Hurricane Zeta Strikes

This article was published on November 10, 2020 by Kashvi Vijay.

Even though it’s November, hurricanes still continue to wreak havoc. Among these storms was Hurricane Zeta, a Category 2 hurricane that recently made landfall in Louisiana. Meanwhile, upcoming storms such as Hurricane Eta are expected to make landfall sometime this week.

Hurricane Zeta is the 27th named storm in the 2020 Atlantic Hurricane season. This is a huge thing because normally there aren’t many named storms. According to CNN, the only hurricane season that had more than 27 named storms was the hurricane season of 2005, which included hurricanes such as Katrina and Wilma. Some attribute a large number of storms to climate change. People believe that the rise in temperatures leads to a warmer ocean. Hurricanes need warm waters to thrive, and some think that climate change is responsible for the formation of a large number of storms.

So what exactly does a hurricane need to thrive? As mentioned above, hurricanes rely on warm water and humid air to grow. This is why the Gulf of Mexico is the perfect breeding ground for hurricanes and storms. The warm waters can strengthen a storm and make it deadlier. Hurricanes also need a variety of other conditions as well. When humid air flows in an area of low pressure in the water, water releases from the air, creating clouds of a storm. As it rises, the air in a hurricane rotates due to the Coriolis effect. Therefore, hurricanes need to form in a low-pressure area so it can create clouds of a storm.

Hurricane Zeta first formed near the Western Caribbean Sea on October 19. It became a tropical depression on October 24 but quickly reached hurricane status on October 25. It became a Category 2 storm on October 26, which is when it made landfall on the Yucatan Peninsula of Mexico. It continued to wreak havoc on Mexico, the U.S., and the Caribbean until October 30, which is when the storm dissipated.

Hurricane Zeta’s trajectory and timeline

Hurricane Zeta sustained a maximum wind speed of 110 mph and unleashed torrential rain. It affected mainly the Cayman Islands, Jamaica, Mexico, Louisiana, and Mississippi. Many of the local and state officials issued warnings and mandatory evacuations ahead of Hurricane Zeta. For example, on October 26, Louisiana Governor John Bel Edwards issued a state of emergency for the entire state, and on October 28, Mississippi Governor Tate Reeves declared a state of emergency ahead of Zeta.

Hurricane Zeta has profound effects on the areas that it hit. In Mexico, heavy flooding occurred whale two people died from the flooding in Jamaica. In Louisiana, many people lost electricity because the storm caused many power lines to fall down. Moreover, heavy flooding led one person to die in Louisiana.

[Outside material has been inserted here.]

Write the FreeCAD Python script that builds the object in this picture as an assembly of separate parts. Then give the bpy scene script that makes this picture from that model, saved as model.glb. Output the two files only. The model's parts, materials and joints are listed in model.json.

Tornadoes also formed during this hurricane. In Mississippi, many tornadoes created by Zeta led to the damage of multiple buildings, houses, and offices. Overall, five people died from the storm, while places like Jamaica incurred $13.7 million in damages.

What can we do? There are many GoFundMe’s started solely for Hurricane Zeta relief. Donating to these fundraisers and other humanitarian organizations helps the destroyed cities get rebuilt and makes sure the struggling families get the support they need.